In case it's visually unclear, I'll note that in the latter case, there are also two FHI strategy researchers who gave numbers very close to (0.1, 0.1).

 I checked whether this might have caused MIRI people to respond at a higher rate. 17/117 people I gave the survey to work at MIRI (~15%), whereas 5/27 of respondents who specified an affiliation said they work at MIRI (~19%).

7 comments

Comments sorted by top scores.

comment by Josh Jacobson (joshjacobson) · 2021-06-02T18:58:03.862Z · LW(p) · GW(p)

I redid the visualization of this on Tableau so it'd be colorblind-friendly and more filterable: https://public.tableau.com/app/profile/josh3425/viz/RevisualizationofRobBensingersSurveyResultGraph/Dashboard1

Replies from: RobbBB
comment by Rob Bensinger (RobbBB) · 2021-06-02T19:10:37.842Z · LW(p) · GW(p)

Thanks, Josh!

comment by Alex Ray (alex-ray) · 2021-06-04T00:24:56.702Z · LW(p) · GW(p)

Thanks for doing this research and sharing the results.

I'm curious if you or MIRI plan to do more of this kind of survey research in the future, or its just a one-off project.

Replies from: RobbBB
comment by Rob Bensinger (RobbBB) · 2021-06-04T00:58:32.697Z · LW(p) · GW(p)

One-off, though Carlier, Clarke, and Schuett have a similar survey coming out in the next week [EA(p) · GW(p)].

comment by rohinmshah · 2021-06-13T21:00:17.078Z · LW(p) · GW(p)

Planned summary for the Alignment Newsletter:

This post reports on the results of a survey sent to about 117 people working on long-term AI risk (of which 44 responded), asking about the magnitude of the risk from AI systems.

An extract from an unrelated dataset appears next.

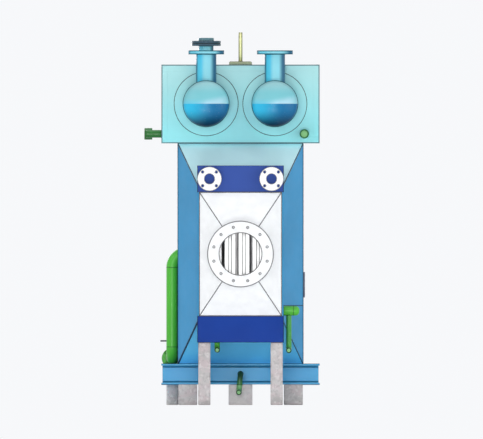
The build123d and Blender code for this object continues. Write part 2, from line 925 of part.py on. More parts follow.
with BuildPart() as vent_cover:
    with BuildSketch(Plane.XY.offset(vent_face_z + vent_gasket_thickness)):
        with Locations(*vent_places):
            Circle(vent_flange_diameter / 2)
    extrude(amount=vent_flange_thickness)
    with BuildSketch(Plane.XY.offset(vent_face_z + vent_gasket_thickness + vent_flange_thickness)):
        with Locations(*vent_places):
            Circle(vent_cap_diameter / 2)
    extrude(amount=vent_cap_height)
    vent_cap_rim = vent_cover.faces().sort_by(Axis.Z)[-1].edges()
    chamfer(vent_cap_rim, length=vent_cap_chamfer)
vent_cover.part.label = "vent_cover"
export_step(vent_cover.part, "parts/vent_cover.step")

# Lifting lugs on the centre line, each on a base plate
with BuildPart() as lug_bases:
    for end in (-1, 1):
        with Locations((0, end * lug_y, enclosure_top)):
            Box(
                lug_base_width,
                lug_base_length,
                lug_base_thickness,
                align=(Align.CENTER, Align.CENTER, Align.MIN),
            )
    lug_base_ends = lug_bases.faces().filter_by(Axis.Z).group_by(Axis.Z)[-1].edges().filter_by(Axis.Y)
    chamfer(lug_base_ends, length=lug_base_chamfer)
lug_bases.part.label = "lug_bases"
export_step(lug_bases.part, "parts/lug_bases.step")

lug_eye_z = lug_top - lug_width / 2
with BuildPart() as lug_plates:
    for end in (-1, 1):
        lug_plane = Plane(origin=(-lug_thickness / 2, end * lug_y, 0), x_dir=(0, 1, 0), z_dir=(1, 0, 0))
        with BuildSketch(lug_plane):
            with Locations((0, (lug_base_top + lug_eye_z) / 2)):
                Rectangle(lug_width, lug_eye_z - lug_base_top)
            with Locations((0, lug_eye_z)):
                Circle(lug_width / 2)
                Circle(lug_eye / 2, mode=Mode.SUBTRACT)
        extrude(amount=lug_thickness)
lug_plates.part.label = "lug_plates"
export_step(lug_plates.part, "parts/lug_plates.step")

# Stubs on the left side of the enclosure: a plain one and one with a socket
with BuildPart() as side_stubs:
    for stub_y in (front_side_stub_y, rear_side_stub_y):
        stub_plane = Plane(origin=(-enclosure_half, stub_y, stub_z), x_dir=(0, 1, 0), z_dir=(-1, 0, 0))
        extrude(ring_section(stub_plane, [(0, 0)], stub_diameter, stub_bore), amount=side_stub_reach)
    socket_plane = Plane(
        origin=(-enclosure_half - side_stub_reach - stub_socket_overhang, rear_side_stub_y, stub_z),
        x_dir=(0, 1, 0),
        z_dir=(1, 0, 0),
    )
    extrude(
        ring_section(socket_plane, [(0, 0)], stub_socket_diameter, stub_bore),
        amount=stub_socket_length,
    )
side_stubs.part.label = "side_stubs"
export_step(side_stubs.part, "parts/side_stubs.step")

# Plugged stub on the enclosure's front
with BuildPart() as front_stub:
    with BuildSketch(upright(enclosure_front_y)):
        with Locations((front_stub_x, stub_z)):
            Circle(front_stub_diameter / 2)
    extrude(amount=front_stub_reach)
    with BuildSketch(upright(enclosure_front_y - front_stub_reach)):
        with Locations((front_stub_x, stub_z)):
            Circle(front_stub_face / 2)
    extrude(amount=-front_stub_recess, mode=Mode.SUBTRACT)
front_stub.part.label = "front_stub"
export_step(front_stub.part, "parts/front_stub.step")

# Elbows of the green pipe: out of the casing wall, and back along the skid
riser_top = riser_top_leg_z - elbow_radius
riser_bottom = return_z + foot_elbow_radius
with BuildPart() as riser_elbows:
    revolve(
        ring_section(Plane.XY.offset(riser_top), [(riser_x, riser_y)], riser_diameter, riser_bore),
        axis=Axis((riser_x + elbow_radius, riser_y, riser_top), (0, 1, 0)),
        revolution_arc=90,
    )
    split(bisect_by=Plane(origin=(-casing_half, 0, 0), z_dir=(-1, 0, 0)), keep=Keep.TOP)
    revolve(
        ring_section(Plane.XY.offset(riser_bottom), [(riser_x, riser_y)], riser_diameter, riser_bore),
        axis=Axis((riser_x, riser_y + foot_elbow_radius, riser_bottom), (1, 0, 0)),
        revolution_arc=90,
    )
riser_elbows.part.label = "riser_elbows"
export_step(riser_elbows.part, "parts/riser_elbows.step")

# Upright run of the green pipe
with BuildPart() as riser_pipe:
    extrude(
        ring_section(Plane.XY.offset(riser_bottom), [(riser_x, riser_y)], riser_diameter, riser_bore),
        amount=riser_top - riser_bottom,
    )
riser_pipe.part.label = "riser_pipe"
export_step(riser_pipe.part, "parts/riser_pipe.step")

# Run along the skid, which lies on its side beam, and the flange at its end
return_start = riser_y + foot_elbow_radius
with BuildPart() as return_pipe:
    extrude(
        ring_section(upright(return_start), [(riser_x, return_z)], riser_diameter, riser_bore),
        amount=return_start - return_end,
    )
return_pipe.part.label = "return_pipe"
export_step(return_pipe.part, "parts/return_pipe.step")

with BuildPart() as return_flange:
    extrude(
        flange_section(
            upright(return_end - return_flange_thickness),
            [(riser_x, return_z)],
            return_flange_diameter,
            riser_diameter,
            return_bolt_circle,
            return_bolt_hole,
            return_bolt_count,
        ),
        amount=-return_flange_thickness,
    )
return_flange.part.label = "return_flange"
export_step(return_flange.part, "parts/return_flange.step")

# Flat bar from the casing wall, behind the upright run
with BuildPart() as pipe_bracket:
    with Locations((-casing_half, riser_y + riser_radius, bracket_z)):
        Box(
            bracket_reach,
            bracket_depth,
            bracket_thickness,
            align=(Align.MAX, Align.MIN, Align.CENTER),
        )
pipe_bracket.part.label = "pipe_bracket"
export_step(pipe_bracket.part, "parts/pipe_bracket.step")

# Side header of the economiser
header_plane = Plane(origin=(economiser_half, header_y, header_z), x_dir=(0, 1, 0), z_dir=(1, 0, 0))
with BuildPart() as side_header:
    extrude(ring_section(header_plane, [(0, 0)], header_diameter, header_bore), amount=header_length)
side_header.part.label = "side_header"
export_step(side_header.part, "parts/side_header.step")

# Dished cap on the end of the header
with BuildPart() as header_cap:
    with BuildSketch(header_plane.offset(header_length)):
        Circle(header_diameter / 2)
    extrude(amount=header_cap_length)
    cap_rim = header_cap.faces().sort_by(Axis.X)[-1].edges()
    fillet(cap_rim, radius=header_cap_radius)
header_cap.part.label = "header_cap"
export_step(header_cap.part, "parts/header_cap.step")


def bent_pipe(points, bend_radius, outer, bore):
    """A pipe along straight runs, bent to one radius at each corner."""
    with BuildPart() as pipe:
        with BuildLine() as route:
            FilletPolyline(*points, radius=bend_radius)
        with BuildSketch(Plane(origin=route.line @ 0, z_dir=route.line % 0)):
            Circle(outer / 2)
            Circle(bore / 2, mode=Mode.SUBTRACT)
        sweep(path=route.line)
    return pipe.part


# Drop pipe, saddled under the header and bent to the front at its foot
drop_route = [
    (drop_x, header_y, header_z),
    (drop_x, header_y, drop_bottom_z),
    (drop_x, header_y - drop_elbow_radius - drop_end_reach, drop_bottom_z),
]
drop_tube = bent_pipe(drop_route, drop_elbow_radius, drop_diameter, drop_bore)
with BuildPart() as drop_pipe:
    add(drop_tube)
    with BuildSketch(header_plane):
        Circle(header_diameter / 2)
    extrude(amount=header_length, mode=Mode.SUBTRACT)
drop_pipe.part.label = "drop_pipe"
export_step(drop_pipe.part, "parts/drop_pipe.step")

# Drain under the lower box, bent to the front at its foot
drain_route = [
    (drain_x, header_y, economiser_bottom),
    (drain_x, header_y, drain_z),
    (drain_x, header_y - drain_elbow_radius - drain_end_reach, drain_z),
]
economiser_drain = bent_pipe(drain_route, drain_elbow_radius, drain_diameter, drain_bore)
economiser_drain.label = "economiser_drain"
export_step(economiser_drain, "parts/economiser_drain.step")

# Blow-down pipe: out through the web of the front beam, down, and to the front
blowdown_y = skid_front - blowdown_setout
blowdown_route = [
    (0, -beam_y + beam_web / 2, blowdown_z),
    (0, blowdown_y, blowdown_z),
    (blowdown_end_x, blowdown_y, blowdown_end_z),
    (blowdown_end_x, blowdown_y - blowdown_elbow_radius - blowdown_end_reach, blowdown_end_z),
]
blowdown_pipe = bent_pipe(blowdown_route, blowdown_elbow_radius, blowdown_diameter, blowdown_bore)
blowdown_pipe.label = "blowdown_pipe"
export_step(blowdown_pipe, "parts/blowdown_pipe.step")

# Plugs, set a little way into the ends of the drop pipe, the drain and the blow-down pipe
plug_seats = [
    ((drop_x, drop_bottom_z), drop_route[-1][1], drop_bore),
    ((drain_x, drain_z), drain_route[-1][1], drain_bore),
    ((blowdown_end_x, blowdown_end_z), blowdown_route[-1][1], blowdown_bore),
]
with BuildPart() as pipe_plugs:
    for place, end_y, bore in plug_seats:
        with BuildSketch(upright(end_y + plug_recess + plug_length)):
            with Locations(place):
                Circle(bore / 2)
        extrude(amount=plug_length)
pipe_plugs.part.label = "pipe_plugs"
export_step(pipe_plugs.part, "parts/pipe_plugs.step")
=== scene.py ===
from math import acos, copysign, cos, hypot, pi, radians, sin, sqrt, tan
import bmesh
import bpy
from mathutils import Matrix, Vector, noise


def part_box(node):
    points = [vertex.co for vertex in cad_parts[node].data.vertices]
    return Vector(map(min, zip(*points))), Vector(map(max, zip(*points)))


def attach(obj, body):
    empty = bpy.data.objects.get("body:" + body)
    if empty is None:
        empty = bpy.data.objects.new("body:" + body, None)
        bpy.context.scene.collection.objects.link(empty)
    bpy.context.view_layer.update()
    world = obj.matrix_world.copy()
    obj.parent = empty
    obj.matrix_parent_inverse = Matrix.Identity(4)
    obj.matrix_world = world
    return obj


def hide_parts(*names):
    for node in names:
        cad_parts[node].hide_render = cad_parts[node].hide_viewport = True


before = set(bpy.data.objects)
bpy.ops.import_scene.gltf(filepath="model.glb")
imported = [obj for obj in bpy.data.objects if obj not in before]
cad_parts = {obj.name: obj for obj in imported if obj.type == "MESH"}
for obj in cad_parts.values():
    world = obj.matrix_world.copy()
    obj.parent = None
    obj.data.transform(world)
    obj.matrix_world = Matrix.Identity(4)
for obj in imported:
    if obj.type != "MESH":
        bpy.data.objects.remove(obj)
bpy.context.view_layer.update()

# Concrete plinths and columns. The real ones are cast in plywood forms, struck
# with small chamfers, and left bare: pale cement with dark and light stones,
# small air holes, and arrises that have chipped a little.


class Wire:
    """One value among nodes. Arithmetic on it adds Math nodes."""

    def __init__(self, nodes, socket):
        self.nodes = nodes
        self.socket = socket

    def __add__(self, other):
        return self.nodes.maths("ADD", self, other)

    def __sub__(self, other):
        return self.nodes.maths("SUBTRACT", self, other)

    def __rsub__(self, other):
        return self.nodes.maths("SUBTRACT", other, self)

    def __mul__(self, other):
        return self.nodes.maths("MULTIPLY", self, other)

    def __abs__(self):
        return self.nodes.maths("ABSOLUTE", self)

    __radd__ = __add__
    __rmul__ = __mul__

    def band(self, start, end):
        """Rises softly from 0 to 1 while the value goes from start to end."""
        values = {"Value": self, "From Min": start, "From Max": end}
        return self.nodes.node("MapRange", {"interpolation_type": "SMOOTHSTEP"}, values)


class Nodes:
    """The nodes of a material, or of the world."""

    def __init__(self, tree):
        self.tree = tree

    def node(self, kind, settings, values, output=0):
        made = self.tree.nodes.new("ShaderNode" + kind)
        for setting, value in settings.items():
            setattr(made, setting, value)
        for key, value in values.items():
            self.plug(made.inputs[key], value)
        return Wire(self, made.outputs[output])

    def plug(self, socket, value):
        if isinstance(value, Wire):
            self.tree.links.new(value.socket, socket)
        else:
            socket.default_value = value

    def maths(self, operation, *values):
        return self.node("Math", {"operation": operation}, dict(enumerate(values)))

    def vectors(self, operation, *values):
        output = "Value" if operation in ("DOT_PRODUCT", "LENGTH") else "Vector"
        return self.node("VectorMath", {"operation": operation}, dict(enumerate(values)), output)

    def parts(self, vector):
        """The X, Y and Z of a vector."""
        split = self.node("SeparateXYZ", {}, {0: vector}).socket.node
        return [Wire(self, output) for output in split.outputs]


class Finish(Nodes):
    """A procedural material: a first tone, with coats laid over it."""

    def __init__(self, name, tone):
        self.material = bpy.data.materials.new(name)
        self.material.use_nodes = True
        super().__init__(self.material.node_tree)
        self.shader = self.tree.nodes["Principled BSDF"]
        self.tone = tone
        self.place = self.node("TexCoord", {}, {}, "Object")
        self.normal = self.node("NewGeometry", {}, {}, "Normal")
        self.across, self.depth, self.height = self.parts(self.place)
        self.aside, self.ahead, self.upward = self.parts(self.normal)

    def feed(self, socket, value):
        self.plug(self.shader.inputs[socket], value)

    def noise(self, scale, detail, stretch=(1, 1, 1)):
        place = self.node("Mapping", {}, {"Vector": self.place, "Scale": stretch})
        return self.node("TexNoise", {}, {"Vector": place, "Scale": scale, "Detail": detail})

    def blend(self, share, first, second):
        first, second = [colour if isinstance(colour, Wire) else (*colour, 1) for colour in (first, second)]
        return self.node("Mix", {"data_type": "RGBA"}, {0: share, 6: first, 7: second}, 2)

    def coat(self, share, colour):
        """Lays a colour over the tone, as thick as its share."""
        self.tone = self.blend(share, self.tone, colour)
        self.feed("Base Color", self.tone)

    def rim(self, radius):
        """The normal as if edges were rounded, and a mask that is 1 along the edges."""
        rounded = self.node("Bevel", {"samples": 8}, {"Radius": radius})
        facing = self.vectors("DOT_PRODUCT", rounded, self.normal)
        return rounded, (1 - facing).band(0.004, 0.05)

    def gloss(self, level, coat, coat_roughness):
        self.feed("Specular IOR Level", level)
        self.feed("Coat Weight", coat)
        self.feed("Coat Roughness", coat_roughness)

    def grain(self, roughness, height, distance, normal=None):
        """Roughness and relief."""
        self.feed("Roughness", roughness)
        values = {"Height": height, "Distance": distance}
        if normal:
            values["Normal"] = normal
        self.feed("Normal", self.node("Bump", {}, values))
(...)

I’d recommend reading the exact questions asked, since the results could be quite sensitive to the exact wording, and as an added bonus you can see the visualization of the responses. In addition, respondents expressed _a lot_ of uncertainty in their qualitative comments. And of course, there are all sorts of selection effects that make the results hard to interpret.

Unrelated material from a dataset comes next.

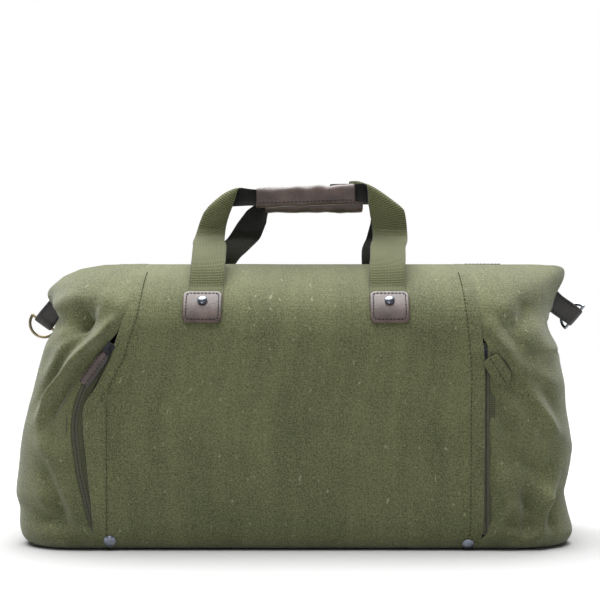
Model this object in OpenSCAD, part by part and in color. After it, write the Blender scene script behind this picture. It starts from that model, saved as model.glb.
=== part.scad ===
// Canvas weekender duffel bag with webbing handles, leather trim and zips.
// Millimetres, +Z up, -Y is the front, origin on the floor under the middle of the bag.

/* [Body] */
// Length of the bag at its widest, end to end
body_l = 564; // [460:2:660]
// Depth of the bag, front face to back face
body_d = 236; // [200:1:284]
// Height at which the soft top starts to lean in and the mouth panels hinge
shoulder_z = 215; // [190:1:240]
// Height of the top ridge, where the main zip lies
ridge_z = 288; // [270:1:320]
// Thickness of the canvas with its interfacing
canvas_t = 2.5; // [1.5:0.1:3]
// How much narrower each end is at the shoulder than at its widest
end_lean = 26; // [10:1:40]
// Height of the widest place of the ends
bulge_z = 50; // [40:1:80]
// Corner radius of the bag seen from above
corner_r = 62; // [50:1:75]
// Radius of the bottom edge
edge_r = 14; // [12:0.5:18]
// How far the ears at the ends of the top stay inside the widest place of the body
ear_in = 14; // [0:1:40]
// Width of the slit at each end that the strap loop comes out of
ear_slit = 44; // [36:1:50]

/* [Front pockets] */
// Radius of the curved zip of the left pocket
curve_r = 176; // [166:1:190]
// Distance of that curve's centre from the bag's left end
curve_in = 238; // [230:1:246]
// Height of that curve's centre
curve_z = 98.5; // [94:0.5:102]
// Angle of the zip's upper end on the curve
curve_from = 142.2; // [142:0.1:148]
// Angle of the zip's lower end on the curve
curve_to = 206; // [200:1:208]
// Distance of the front panel's right edge from the bag's right end
panel_right_in = 101; // [88:1:106]
// Distance of the front panel's left edge, at the floor, from the bag's left end
panel_left_in = 84; // [78:1:87]
// Height of the right pocket's zip at its lower end
right_zip_low = 16; // [15:1:30]
// Height of the right pocket's zip at its upper end
right_zip_high = 206; // [180:1:210]

/* [Zips] */
// Width of a zip with both its tapes
zip_w = 18; // [16:0.5:20]
// Width of the closed teeth
teeth_w = 5.6; // [5:0.1:6.5]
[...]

Keeping those caveats in mind, the headline numbers are that respondents assigned a median probability of 20% to x-risk caused due to a lack of enough technical research, and 30% to x-risk caused due to a failure of AI systems to do what the people deploying them intended, with huge variation (for example, there are data points at both ~1% and ~99%).

Planned opinion:

I know I already harped on this in the summary, but these numbers are ridiculously non-robust, and involve tons of selection biases. You probably shouldn’t conclude much from them about how much risk from AI there really is. Don’t be the person who links to this survey with the quote “experts predict 30% chance of doom from AI”.

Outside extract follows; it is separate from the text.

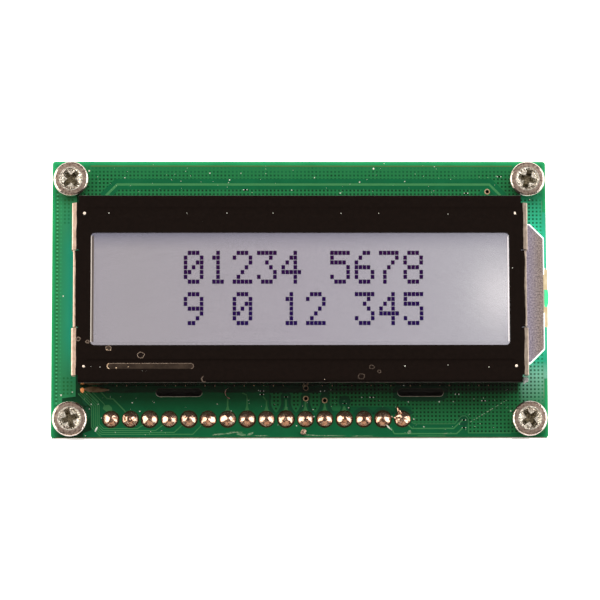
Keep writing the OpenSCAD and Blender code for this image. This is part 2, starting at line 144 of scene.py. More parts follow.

comment by steven0461 · 2021-06-02T00:34:21.311Z · LW(p) · GW(p)

A few of the answers seem really high. I wonder if anyone interpreted the questions as asking for P(loss of value | insufficient alignment research) and P(loss of value | misalignment) despite Note B.

Replies from: rohinmshah
comment by rohinmshah · 2021-06-13T20:59:43.885Z · LW(p) · GW(p)

I know at least one person who works on long-term AI risk who I am confident really does assign this high a probability to the questions as asked. I don't know if this person responded to the survey, but still, I expect that the people who gave those answers really did mean them.